We have clarity now. Four Seasons ski area (no connection to the hotel chain) is closing for good. John Goodfellow, who is 79 and strung the first ropetow up the hill with his father in 1962, is selling the ski area to developers who, he says, have no appetite for the rigors of ski area operation. He is selling the lifts and the snowmaking equipment and the snowcats and the rental gear. The property’s sale price is $2.5 million, a sum that Goodfellow says the ski and golf business, built between onetime farms that are now high-end housing developments, could never recuperate. The developers, Goodfellow says, will instead build “some kind of housing” on the property.
“I didn’t have any way to carry it on,” Goodfellow, who has lived in Fayetteville, the Syracuse bedroom community where he built Four Seasons, for most of his life, told me in a recent phone call. “I feel bad.”
Four Seasons the ski area has long been an outlier and a curiosity. It is – or I guess was – the shortest chairlift-served ski area in America, spinning a 107-vertical-foot, 460-foot-long secondhand Borvig double chair trucked up from Holiday Valley, New York (the 110-vertical-foot ski area at Double H Ranch, a New York camp for ill children, will now claim the shortest-with-a-chairlift title; the shortest for a ski area open to the general public is the 114-vertical-foot Mountaintop ski area at Grand Geneva, Wisconsin). Small hills tend to run simpler, cheaper surface lifts. That is mostly because small hills tend to be run by budget-conscious organizations that heavily subsidize operations: schools, municipalities, private clubs, housing associations, the military, or nonprofit organizations formed for the explicit purpose of the ski area’s survival. Only around 15 percent of America’s 50 or so ski areas under 150 vertical feet operate as for-profit businesses. One of those is – or I guess was – Four Seasons. In a Darwinian New York ski landscape that has chewed through hundreds of ski areas, many of them far larger than Four Seasons, the bump’s 63-year run is a remarkable achievement.
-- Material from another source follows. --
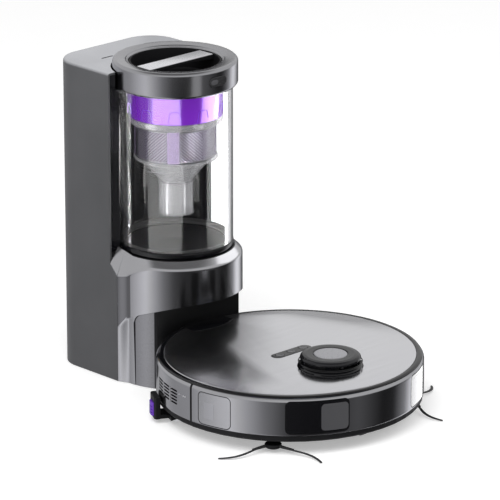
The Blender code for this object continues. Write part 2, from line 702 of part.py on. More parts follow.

“We had our own little world here,” Goodfellow says. “We taught thousands to ski.”

It is tempting to catastrophize Four Seasons’ closing. No new ski area will replace it. It is nearly impossible, in today’s America, to build a new ski area, especially in any remotely residential zone. And no one will re-open it like Saddleback, Maine or Norway Mountain, Michigan or Laurel, Pennsylvania. The trail footprint will disappear beneath generic cul-de-saced 4,000-square-foot houses in a development called Whispering Pinecones or Bugling Moose Falls. Future thousands will not learn to ski here, and at least some of those thousands will never learn to ski at all because the most obvious place to learn skiing went away.
It is also tempting to oversimplify this story, to stuff the closing of one small weather-dependent business into the meta-narratives of climate change or ski industry consolidation or skyrocketing insurance, utilities, and labor costs. Small ski areas can’t survive because [fill in the blank].
These challenges, especially costs, are part of Four Seasons’ story. But only part. Lake-effect snowbands still chug reliably off of Lake Ontario. Skier visits and number of operating days, Goodfellow says, have held steady for years.
The more interesting story here is not why Four Seasons is closing in 2025, but why it didn’t close 40 years ago, when mountains with five or 10 times its vertical drop and with 100 times its skiable acreage were shutting across the Northeast like wagon factories in 1900s Detroit. The answer, I believe, is fairly straightforward: an extraordinary run of longevity by an owner who looked after the ski area with a sort of caretakers’ zeal that is increasingly rare in America’s complex modern economy and distracted society.
“Four Seasons was John Goodfellow, and John Goodfellow was Four Seasons,” Ski Areas of New York President Scott Brandi told me.